# R. Scott Clark on Halloween, Sabbath, & Culture



## Claudiu (Sep 16, 2021)

https://heidelblog.net/2021/09/what-to-do-about-halloween-on-the-sabbath/

I was pleasantly surprised, considering RSC's R2K, to see this post. He doesn't provide the strongest defense in my opinion, but it is a defense nonetheless in holding the line and resisting the downgrade of worldliness and the cult entering the Church in the last 200-300 hundred years and especially the past few decades.


----------



## Jack K (Sep 16, 2021)

I don't view Halloween as a pagan (or syncretistic) religious festival that we must shun on that account. Sure, anything that causes people to think about death and the dark world will reveal some of their religious leanings, but my neighbors don't treat it as a religious event. I think we can participate with care.

But the culture's shift with regard to Halloween falling on Sunday is sad to see. When I was young, it was assumed throughout the neighborhood that festivals and trick-or-treating would be done on Saturday in such years. Now, that kind of respect for the Lord's Day and Christian worship has virtually disappeared, probably because believers themselves have lost that respect. My family will still have some candy on hand Saturday evening, in case any neighborhood kids come by then. But I don't really expect to see any.


----------



## hammondjones (Sep 16, 2021)

Jack K said:


> But the culture's shift with regard to Halloween falling on Sunday is sad to see.

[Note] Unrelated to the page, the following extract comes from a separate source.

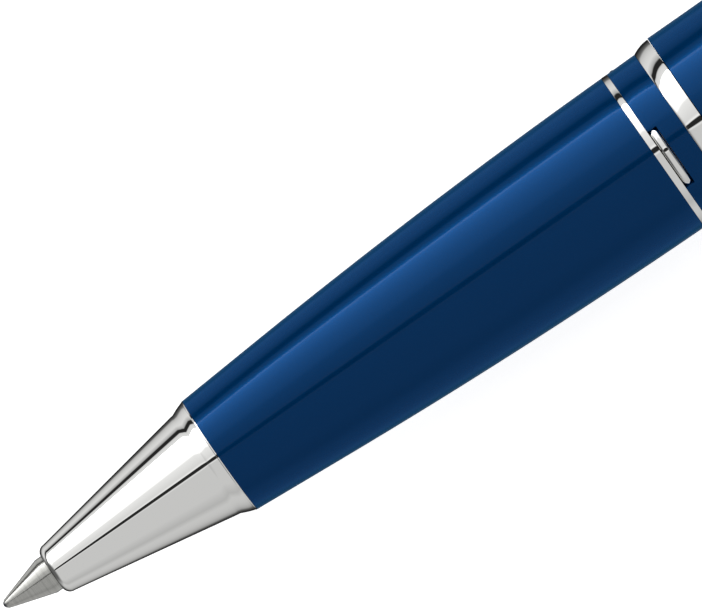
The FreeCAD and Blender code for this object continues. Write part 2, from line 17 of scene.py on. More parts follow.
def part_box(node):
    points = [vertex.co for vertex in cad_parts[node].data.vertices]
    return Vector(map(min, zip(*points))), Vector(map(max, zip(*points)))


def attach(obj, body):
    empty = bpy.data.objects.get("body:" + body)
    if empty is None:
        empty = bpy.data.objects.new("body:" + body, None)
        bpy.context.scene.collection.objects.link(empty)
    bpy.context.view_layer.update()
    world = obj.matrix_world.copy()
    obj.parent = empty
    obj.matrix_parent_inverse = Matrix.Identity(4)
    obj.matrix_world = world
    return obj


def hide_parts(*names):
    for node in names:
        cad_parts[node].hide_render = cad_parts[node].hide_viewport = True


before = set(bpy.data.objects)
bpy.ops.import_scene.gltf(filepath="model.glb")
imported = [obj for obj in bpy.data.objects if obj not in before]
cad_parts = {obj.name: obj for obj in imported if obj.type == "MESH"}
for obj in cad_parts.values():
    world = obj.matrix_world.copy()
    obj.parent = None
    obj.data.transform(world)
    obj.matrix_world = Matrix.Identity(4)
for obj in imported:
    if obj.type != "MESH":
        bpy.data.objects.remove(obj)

MM = 0.001
TURN_STEPS = 160
ARC_STEP_DEG = 5.0
SHARP_DEG = 32.0
log = logging.getLogger("pen")

Outline = list[tuple[float, float]]


class Body(Enum):
    """The rigid bodies of the frame that pieces ride on."""

    SECTION = "section"
    LUG_1 = "lug_1"
    LUG_2 = "lug_2"
    LUG_3 = "lug_3"
    REFILL = "refill"
    BALL = "writing_ball"
    BARREL = "barrel"
    CAP = "cap"
    CLIP = "clip"


class Edge(Enum):
    """How sharp a turned corner is left, as the width of its bevel in millimetres."""

    KEEN = 0.03
    BROKEN = 0.07
    SOFT = 0.12


# ---------------------------------------------------------------- finishes


def linear(code: str) -> tuple[float, float, float, float]:
    """Turns an sRGB hex colour into the linear values that a shader takes.

    Args:
        code: the colour as "#RRGGBB".

    Returns:
        Red, green, blue and an alpha of 1, linear.
    """
    parts = [int(code[i : i + 2], 16) / 255 for i in (1, 3, 5)]
    decoded = [c / 12.92 if c <= 0.04045 else ((c + 0.055) / 1.055) ** 2.4 for c in parts]
    return (*decoded, 1.0)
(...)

Yes. Indeed, I was recently dismayed to learn that I had to explicitly ask for a little league team for my son which did not practice on Sundays (not a competitive league). And I think that would have been almost unthinkable 1 generation ago in the Bible Belt. Actually, "when I was a boy" elementary teachers often wouldn't even assign homework on Wednesday nights due to the preponderance of mid-week church activities.

Reactions: Like 1


----------